Current through stacked transistors

Discussion in 'Homework Help' started by lll, Feb 22, 2013.

  1. lll

    Thread Starter New Member

    Mar 7, 2012
    The current through nodes 1, 2, and 3 is 1/3 mA, but why?

    At first I thought the current would be 1mA since it has the same Vgs as the other transistors with 1mA currents, but after I saw that it wasn't I thought maybe it's in triode mode. But I am stuck as to what to do next.

    Assuming the kn's are all equal for all the transistors, how do I find the current through the transistors on the right?
    Last edited by a moderator: Feb 23, 2013
  2. WBahn


    Mar 31, 2012
    I would expect it to be less than 1mA, but would not expect it to be 1/3 of the programmed current.

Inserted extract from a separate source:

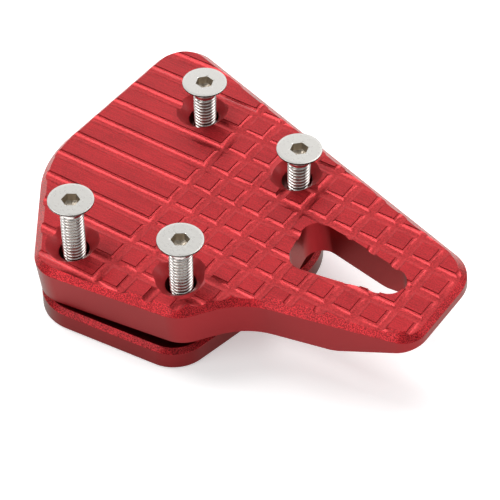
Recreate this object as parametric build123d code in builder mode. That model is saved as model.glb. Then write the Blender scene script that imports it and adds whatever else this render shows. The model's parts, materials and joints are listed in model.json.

    Only the bottom transistor has the same Vgs as the bias transistor. The Vgs for the two transistors above it are less because their source nodes are not at ground. Thus the top transistor will want to limit the current to something less than 1mA but the bottom transistor wants to make it 1mA, so it's output will go pretty hard into saturation resulting in a low voltage drop across it (but not zero and perhaps not even particularly close to zero, though your sim results on the left indicate that it is ~4mV, so pretty close in this case). Similar reasoning applies to the second transistor and so it will also probably have a low voltage across it, but not as low as the bottom one. The sim results on the left are consistent with that. But the top transistor has a Vgs that is reduced by 8.7mV from the programmed Vgs. To determine the effect of that, you can use the small signal model of the transistor and consider that you have the nominal Vgs as your DC bias and then you have a -8.7mV signal as your input.
  3. lll

    Thread Starter New Member

    Mar 7, 2012
    My book claims you can get 1/3 mA as the current through those transistors through hand calculations, but doesn't provide the reasoning. Is there maybe a way you can approximate the current as being 1/3 mA?
    Last edited: Feb 23, 2013
  4. tshuck

    Well-Known Member

    Oct 18, 2012
    As a side note, I would refrain from using that name as your sign in name ( or at least crop it out of your screenshot...).

    You may offend people, otherwise, willing to help you....
  5. t_n_k

    AAC Fanatic!

    Mar 6, 2009
    I imagine the "ideal" model would consider M6 & M7 replaced by their equivalent resistance ≈1/gm in each case. The resulting series combination [≈2/gm] acts as a degenerative feedback element which by virtue of the inter-related gm values effectively reduces the series stack current to approx 1/3 of the value obtained without degeneration of the reference Vgs [as generated by the diode configured mosfet M1]. The concept can be extended to any number of degenerative mosfets in a series stack being replaced by an "equivalent" 1/gm resistive element.

    The idea probably works most "ideally" with a very low current drive some orders of magnitude below the device current rating. I doubt it would work in a practical situation with the likely spread of gm values from device to device expected [albeit with the same device type number].